Common Funding Paths And The Catch In Each One

Many startups follow one of these sequences. The “catch” is what you should plan for upfront.

Path Why It’s Popular Catch
Bootstrapping → angels Proof first, then scale Founder fatigue if sales stays founder-led
Accelerator → seed Fast iteration and investor access Raising before retention is stable
Angels → seed VC Step-by-step check size growth Cap table clutter from tiny checks
VC → venture debt Extra runway without more dilution Debt covenants can limit flexibility
Pre-sales → production finance Demand is proven early Cash crunch if suppliers slip
Grants → equity round Proof for R&D-heavy work Slow application cycles

10-Step Plan To Raise Your Next Round

Treat fundraising like a short project with clear outputs. This sequence keeps you focused and reduces back-and-forth.
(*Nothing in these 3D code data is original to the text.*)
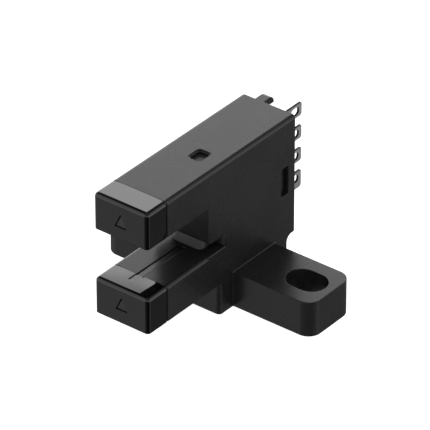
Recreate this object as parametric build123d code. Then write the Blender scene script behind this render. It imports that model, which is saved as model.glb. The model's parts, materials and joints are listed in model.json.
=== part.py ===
from build123d import *
import os

# Fork sensor with a horizontal sensing slot, in millimetres.
# X runs across the body to the ears, Y from the fork tips to the terminals, Z up.
# The origin lies on the mounting face, midway between the two mounting slots.

# Body, seen from the side
body_width = 6.4
body_length = 22.26
body_top = 16.7
arm_height = 3.95
slot_gap = 5.35
slot_depth = 9.0
tip_to_mounts = 15.96
body_edge_radius = 0.4
slot_edge_radius = 0.4
arm_bottom_radius = 0.08

# Undercut at the foot of the slot's end wall
undercut_height = 1.34
undercut_depth = 2.6
neck_width = 3.75
neck_setback = 0.5
neck_radius = 0.6
undercut_edge_radius = 0.12

# Foot under the body
foot_front_setback = 10.7
foot_rear_setback = 1.17
foot_front_radius = 0.42
rear_ledge_rise = 0.2
rear_ledge_radius = 0.75

# Mounting ears
ear_span = 25.0
ear_depth = 6.4
ear_thickness = 3.85
ear_corner_radius = 1.4
ear_edge_radius = 0.05
ear_root_radius = 0.12
mount_slot_from_end = 3.0
mount_slot_width = 3.2
mount_slot_length = 4.3

# Moulded walls and the room inside
wall = 0.75
rail_width = 0.65
rail_depth = 0.65

# Glossy tip caps
cap_length = 2.8
cap_wall = 0.65
joint_groove = 0.1
light_slit_width = 0.8
light_slit_recess = 0.08
light_slit_start = 1.7
tongue_width = 2.6
tongue_thickness = 0.38
tongue_root = 0.5
cheek_thickness = 0.4
cheek_length = 2.4
cheek_root = 1.0
cheek_inset = 0.15

# Indicator window in the top
window_x = 0.54
window_from_tip = 11.05
window_width = 1.54
window_length = 1.85
window_radius = 0.35
window_recess = 0.1
window_ledge = 0.15
pane_radius = 0.2
pane_depth = 0.45
pane_flange = 0.3
pane_flange_thickness = 0.3

# Keying hook at the top of the back
hook_x = -1.1
hook_width = 1.04
hook_reach = 1.62
hook_thickness = 0.8
hook_radius = 0.7
hook_root = 0.6

# Terminal base and its latches
base_thickness = 2.5
base_inset = 0.25
latch_width = 1.05
latch_height = 3.1
latch_from_back = 1.55
latch_drop = 0.1
latch_inset = 0.5
latch_corner_radius = 0.1

# Terminals
terminal_count = 4
terminal_pitch = 2.54
terminal_drop = 0.06
terminal_thickness = 0.25
terminal_height = 1.4
last_terminal_skirt = 0.45
terminal_reach = 5.05
terminal_tail_height = 0.9
terminal_tail_share = 0.39
lug_upper_radius = 0.1
lug_lower_radius = 0.3
terminal_jog = 0.6
eye_length = 1.25
eye_height = 0.9
eye_radius = 0.4
eye_to_tip = 0.42

# Circuit board
board_thickness = 0.8
board_to_base = 1.0
board_margin = 0.3
board_front_gap = 0.15
board_top_gap = 0.15

# Emitter and receiver
optic_length = 2.35
optic_side_gap = 0.12
optic_front_gap = 0.1
optic_tongue_gap = 0.09
optic_back_gap = 0.2
lens_gap = 0.05
lens_from_front = 0.75
lead_width = 0.3
lead_height = 0.4
lead_rise = 0.3
lead_embed = 0.8
lead_landing = 1.2

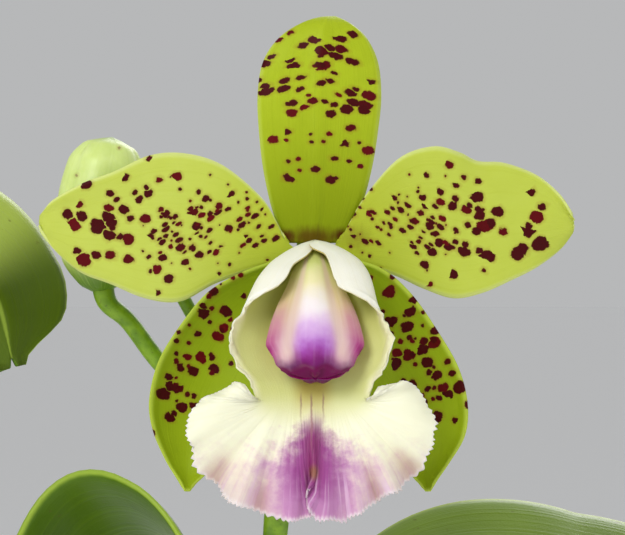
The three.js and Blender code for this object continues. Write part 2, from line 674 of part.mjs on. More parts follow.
// The whole plant
add('pot', pot(), 0xb5694a, 0.9);
add('bark_medium', barkMedium(), 0x5b3a22, 0.95);
add('rhizome_roots', fromSolid(rhizomeAndRoots(0)), 0xa8ab8c, 0.8);
const seat = rhizomeAndRoots(GAP);
const stalkSocket = toSolid(stem(
  [point(-8, -9, 230 - GAP), point(-8, -9, 236)], () => STALK_RADIUS + GAP, 1, 8,
));
for (const [name, shape] of Object.entries(BULBS)) {
  const seated = Object.values(LEAVES).filter(({ cane }) => cane === name);
  const clear = join([seat, stalkSocket, ...seated.map((one) => toSolid(leaf(one, GAP)))]);
  add(`pseudobulb_${name}`, fromSolid(bulb(shape, 0).subtract(clear)), 0x7f9440, 0.6);
}
add('young_shoot', fromSolid(youngShoot(0).subtract(seat)), 0x8fae3c, 0.5);
for (const [name, shape] of Object.entries(LEAVES)) {
  add(`leaf_${name}`, leaf(shape), 0x4f7a22, 0.4);
}
add('floral_sheath', floralSheath(), 0x9c9a55, 0.8);
add('flower_stalk', flowerStalk(), 0x6d9a26, 0.5);
add('bud_large', bud(BUDS.large), 0xc9dc78, 0.5);
add('bud_small', bud(BUDS.small), 0xa6c455, 0.5);
for (const [name, shape] of Object.entries(TEPALS)) {
  add(name, tepal(shape), name.startsWith('petal') ? 0xc0d052 : 0xa4bb25, 0.5);
}
add('lip', blade(lipSurface, 15, LIP_COLUMNS, LIP_THICKNESS), 0xf1e6df, 0.6);
add('column', column(), 0xd9b3d6, 0.5);
add('anther_cap', antherCap(), 0x6b0f55, 0.5);

export default group;
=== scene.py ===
# %% [markdown]
# # A potted cattleya orchid
# A cattleya is a tree-dwelling orchid. It creeps over bark on a woody runner, swells each shoot
# into a water-storing cane, and carries one or two leathery leaves on every cane. This lesson
# dresses a plain model of such a plant: a spotted green bloom and two buds over their leaves, in
# a clay pot. The plain model says where each piece is; here each one gets its real surface.

# %% Load the plain model
import math
import random

import bpy
from mathutils import Matrix, Vector, noise


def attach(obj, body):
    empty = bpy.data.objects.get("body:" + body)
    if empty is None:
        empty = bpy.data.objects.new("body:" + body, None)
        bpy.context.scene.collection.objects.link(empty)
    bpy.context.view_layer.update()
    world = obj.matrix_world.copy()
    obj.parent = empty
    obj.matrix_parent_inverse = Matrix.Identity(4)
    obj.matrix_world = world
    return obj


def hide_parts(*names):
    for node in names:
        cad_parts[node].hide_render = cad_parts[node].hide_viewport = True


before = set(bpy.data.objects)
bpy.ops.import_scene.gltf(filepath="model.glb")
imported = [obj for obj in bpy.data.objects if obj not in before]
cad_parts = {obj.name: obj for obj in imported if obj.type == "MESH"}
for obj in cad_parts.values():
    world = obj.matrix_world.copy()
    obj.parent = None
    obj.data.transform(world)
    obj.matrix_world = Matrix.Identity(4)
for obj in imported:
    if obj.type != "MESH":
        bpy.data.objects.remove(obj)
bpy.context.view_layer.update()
MM = 0.001
BODY = "root"


def made(add, name, **settings):
    """Adds one object by its operator, names it and leaves it as the only one selected."""
    bpy.ops.object.select_all(action="DESELECT")
    add(**settings)
    piece = bpy.context.object
    piece.name = piece.data.name = name
    return piece


# %% [markdown]
# ## Camera and light
# The bloom is looked at level and from straight in front. A long lens from 0.6 m flattens the
# view as a portrait lens does, so the petals keep their true outline. One large soft light from
# the upper left models the folds, a weaker one fills the shadows, and a third catches the rims
# from behind. A pale surround does the rest, as in a light tent.

# %% Camera
BLOOM = Vector((0, -32, 322))
VIEW_DISTANCE = 0.6
VIEW_HEIGHT = 0.3184
LENS = 218.7
SENSOR = 36

camera = made(
    bpy.ops.object.camera_add, "bloom_camera",
    location=(0, BLOOM.y * MM - VIEW_DISTANCE, VIEW_HEIGHT), rotation=(math.radians(90), 0, 0),
)
camera.data.lens = LENS
camera.data.sensor_width = SENSOR
camera.data.clip_start = 0.01
camera.data.clip_end = 200
bpy.context.scene.camera = camera
print("frame at the bloom:", round(VIEW_DISTANCE * SENSOR / LENS * 1000, 1), "mm wide")

# %% Lights, surround and floor
FLOOR_SIZE = 60
LIT_PLACE = Vector((0, 0, 0.26))
bpy.context.scene.view_settings.view_transform = "Standard"


def soft_light(name, place, size, watts):
    """A square lamp panel that faces the plant."""
    lamp = made(bpy.ops.object.light_add, name, type="AREA", location=place)
    lamp.data.size = size
    lamp.data.energy = watts
    lamp.rotation_euler = (LIT_PLACE - Vector(place)).to_track_quat("-Z", "Y").to_euler()


soft_light("key_light", (-0.7, -1.0, 1.15), 0.7, 11)
soft_light("fill_light", (1.1, -1.1, 0.5), 1.0, 3)
soft_light("back_light", (0.4, 1.2, 1.1), 0.8, 8)

surround = bpy.data.worlds.new("pale_surround")
surround.use_nodes = True
surround.node_tree.nodes["Background"].inputs["Color"].default_value = (0.86, 0.87, 0.88, 1)
surround.node_tree.nodes["Background"].inputs["Strength"].default_value = 0.55
bpy.context.scene.world = surround

floor = made(bpy.ops.mesh.primitive_plane_add, "studio_floor", size=FLOOR_SIZE)
paper = bpy.data.materials.new("pale_paper")
paper.use_nodes = True
paper.node_tree.nodes["Principled BSDF"].inputs["Base Color"].default_value = (0.985, 0.985, 0.985, 1)
paper.node_tree.nodes["Principled BSDF"].inputs["Roughness"].default_value = 0.9
floor.data.materials.append(paper)

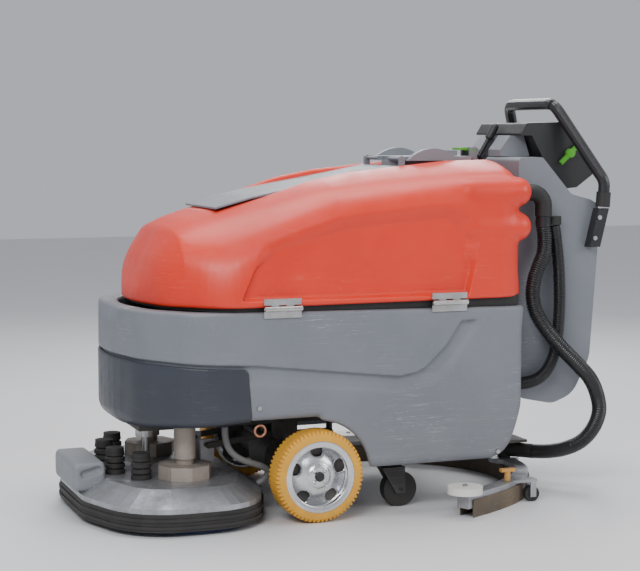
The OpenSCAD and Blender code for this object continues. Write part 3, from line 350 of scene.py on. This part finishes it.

  1. Write a one-page memo: buyer, pain, offer, traction, next milestone, use of funds.
  2. Build a target list that matches stage and sector.
  3. Line up warm intros before you start pitching.
  4. Prepare a short deck and a simple data room (financials, cap table, contracts).
  5. Set a raise size tied to milestones and runway.
  6. Track every conversation with next steps and dates.
  7. Practice answers to churn, pricing, sales cycle, and margins.
  8. Ask for the next step at the end of each call: second meeting or pass.
  9. Send crisp follow-ups the same day while interest is high.
  10. Document terms in writing and keep files organized for closing.

Choosing The Right Money For Your Startup

Before you pitch anyone, ask three blunt questions:

  • What must happen next? Ship, sell, hire, or expand.
  • What proof do I have today? Revenue, retention, contracts, pre-orders, margins.
  • What pressure can I handle? Repayment dates, board control, growth expectations.

If revenue can fund the next milestone, bootstrapping can be a strong move. If speed matters and the upside is large, equity can fit. If cash flow is steady, debt can be cheaper than dilution.

Keep records clean, send steady updates, and stay honest about risks. Fundraising goes better when people can trust your numbers and your plan.